With reduced pressure now available, I began work on the drip system itself. I found that there are various kinds of manifold which convert a half-inch sprinkler riser so that you can feed quarter-inch drip tubes with it. I used an 8-way kind, made by Orbit, called Apollo-8:

IMG_2005 (2).JPG

Each of the outlets on the manifold can be individually adjusted with a screw, and/or capped off completely. 5 of these manifolds provided more than sufficient capacity.

I ran quarter-inch drip line to the base of each plant, terminated mostly with 1 gph (gallons per hour) nozzles. I also had 0.5 gph and 2 gph nozzles on hand, which I occasionally used depending on the plant type.


Lines were branched using T-junctions and secured with stakes.


I arranged two nozzles to point to the base of every plant, watering it from opposite sides.

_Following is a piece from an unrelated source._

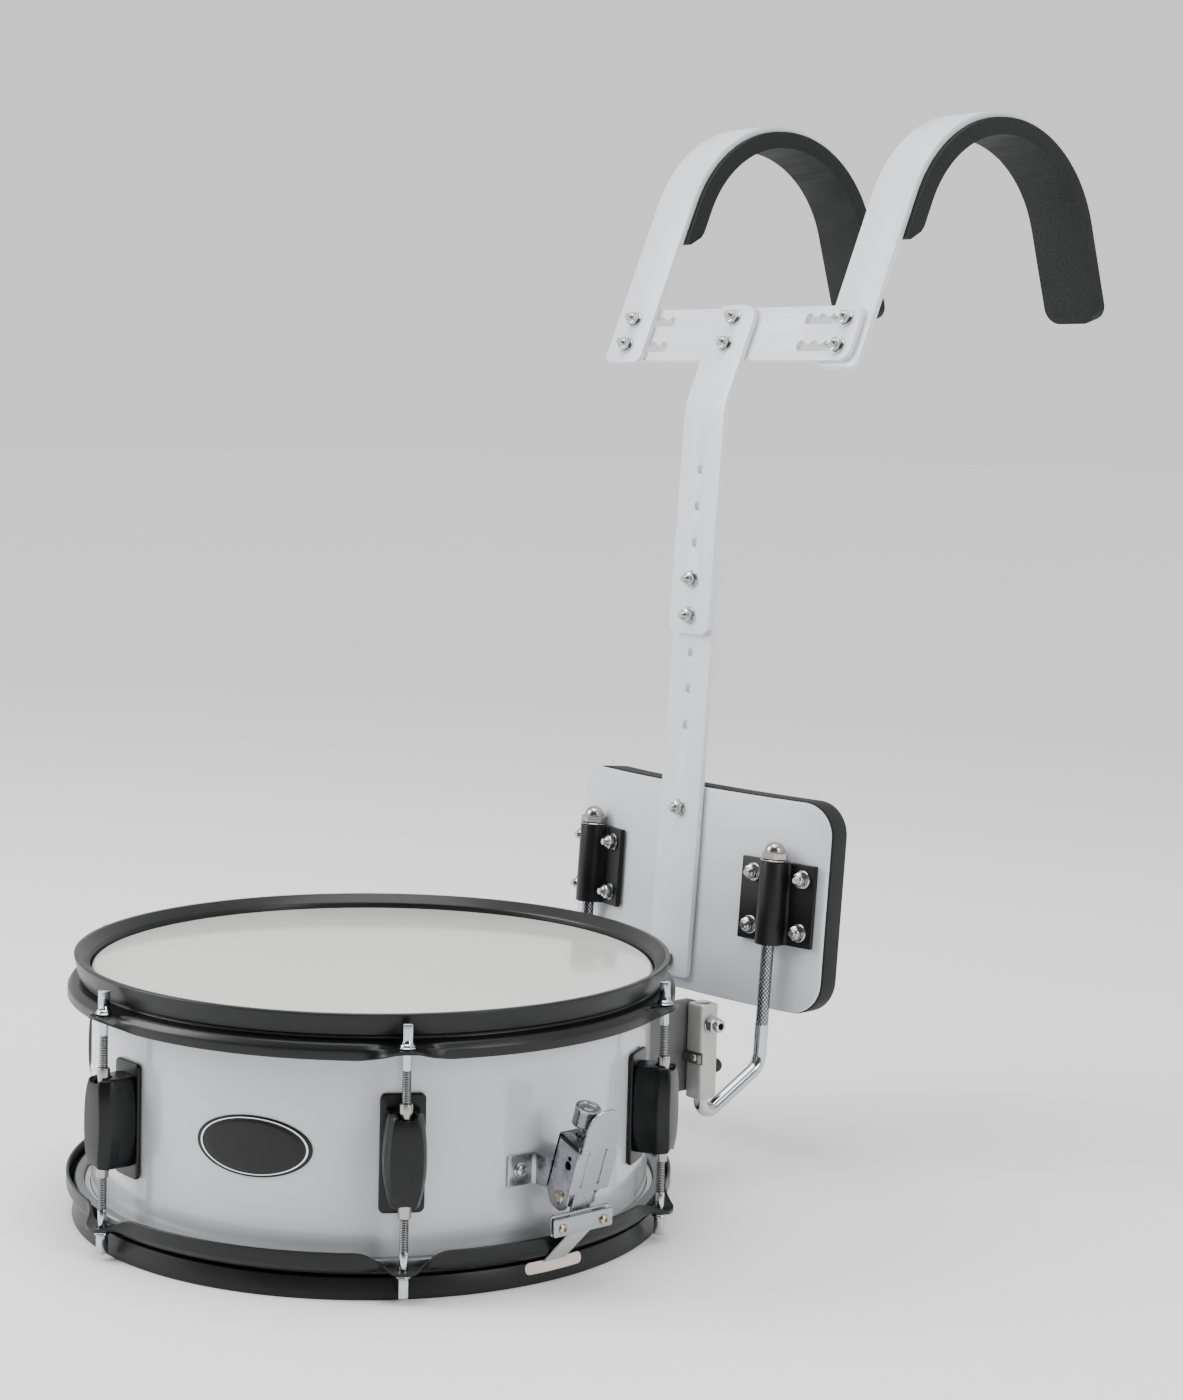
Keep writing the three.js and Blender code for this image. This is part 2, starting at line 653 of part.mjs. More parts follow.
// How far the flange is turned down into a skirt: none at a rod's ear, all of it between ears,
// with a straight slanted edge between the two
function skirtShare(angle) {
  const sector = 2 * Math.PI / LUG_COUNT;
  const offset = Math.abs(angle - sector * Math.round(angle / sector));
  const share = (offset - RIM_EAR_HALF_ANGLE) / (RIM_EAR_BLEND_ANGLE - RIM_EAR_HALF_ANGLE);
  return THREE.MathUtils.clamp(share, 0, 1);
}

function rimGeometry(slots = []) {
  const lipInner = RIM_COLLAR + RIM_LIP_REACH - RIM_LIP_LAND;
  const skirt = RIM_COLLAR + RIM_SKIRT_REACH;
  const ear = RIM_COLLAR + RIM_EAR_REACH;
  const earStart = ROD_CIRCLE - ROD_WASHER_RADIUS - GAP;
  const rings = rimAngles().map((angle) => {
    const share = skirtShare(angle);
    const mix = (atEar, atSkirt) => THREE.MathUtils.lerp(atEar, atSkirt, share);
    const underLedge = RIM_LEDGE_DEPTH + RIM_WALL;
    const profile = [
      [RIM_COLLAR + RIM_LIP_REACH, 0],
      [RIM_COLLAR + RIM_LIP_REACH, RIM_LIP_HEIGHT],
      [RIM_COLLAR + RIM_NECK, RIM_NECK_DEPTH],
      [RIM_COLLAR, RIM_LEDGE_DEPTH],
      [RIM_COLLAR + RIM_LIP_REACH - RIM_NECK, RIM_LEDGE_DEPTH],
      [mix(earStart, skirt - RIM_SKIRT_BEND / 2), mix(RIM_EAR_DEPTH, RIM_LEDGE_DEPTH + RIM_SKIRT_BEND)],
      [mix(earStart + RIM_SKIRT_BEND, skirt), mix(RIM_EAR_DEPTH, RIM_LEDGE_DEPTH + 2 * RIM_SKIRT_BEND)],
      [mix(ear, skirt), mix(RIM_EAR_DEPTH, RIM_SKIRT_DEPTH)],
      [mix(ear, skirt - RIM_WALL), mix(RIM_EAR_DEPTH + RIM_WALL, RIM_SKIRT_DEPTH)],
      [skirt - RIM_WALL, mix(RIM_EAR_DEPTH, underLedge) + mix(RIM_WALL, RIM_SKIRT_BEND)],
      [RIM_COLLAR + RIM_LIP_REACH - RIM_NECK - BITE, underLedge],
      [RIM_INNER, underLedge],
      [RIM_INNER, RIM_NECK_DEPTH],
      [lipInner, 0],
    ];
    return profile.map(([radius, depth]) => new THREE.Vector3(
      radius * Math.sin(angle),
      -radius * Math.cos(angle),
      DRUM_HEIGHT - depth,
    ));
  });
  const hole = rod(ROD_HOLE_RADIUS, EAR_TOP - RIM_WALL - OVERRUN, EAR_TOP + OVERRUN, ROD_SIDES);
  hole.translate(0, -ROD_CIRCLE, 0);
  const holes = [];
  for (let i = 0; i < LUG_COUNT; i += 1) holes.push(atAngle(hole, 2 * Math.PI * i / LUG_COUNT));
  return cut(loft(rings, true), ...holes, ...slots);
}

function snareRimGeometry() {
  const slot = rectangle(-SLOT_HALF_WIDTH, SLOT_LOW, SLOT_HALF_WIDTH, SLOT_HIGH, SLOT_CORNER, 2);
  const near = RIM_INNER - RIM_WALL - OVERRUN;
  const far = RIM_COLLAR + RIM_LIP_REACH + OVERRUN;
  const slots = [slab(slot, 'x', near, far), slab(slot, 'x', -far, -near)];
  return overturned(rimGeometry(slots.map(overturned)));
}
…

When the lines are then covered with the mulch, the entire drip system is almost invisible. Remarkably, I even came across some white and tan-coloured drip line, which I used for camouflage against the stones. (Ok, maybe that’s overkill – the tubing is buried anyway.) I drilled through the plastic edging to feed water into the stone areas:




I completed the drip installation in 2 days, during which time I installed over a hundred nozzles plus the associated junctions and stakes. The small angular nature of the plastic components, combined with the extreme fingertip force required to securely join them to the tubing, caused me to work my fingertips painfully raw. As a result of this they became leathery and hard after a couple of weeks. Then all the skin peeled off a couple of weeks later. Then the next layer peeled off a couple of weeks after that. I would recommend a somewhat more leisurely pace for drip installation.

It was all worth it, though. I like to think we have a nice-looking front garden where there used to be the dried-up remnants of a lawn.




We eventually received a substantial cheque from the power company that more than reimbursed for the cost of materials. And, now that the plants are well-established, the volume of water required to keep them happy is a tiny fraction of what was once used on the same area.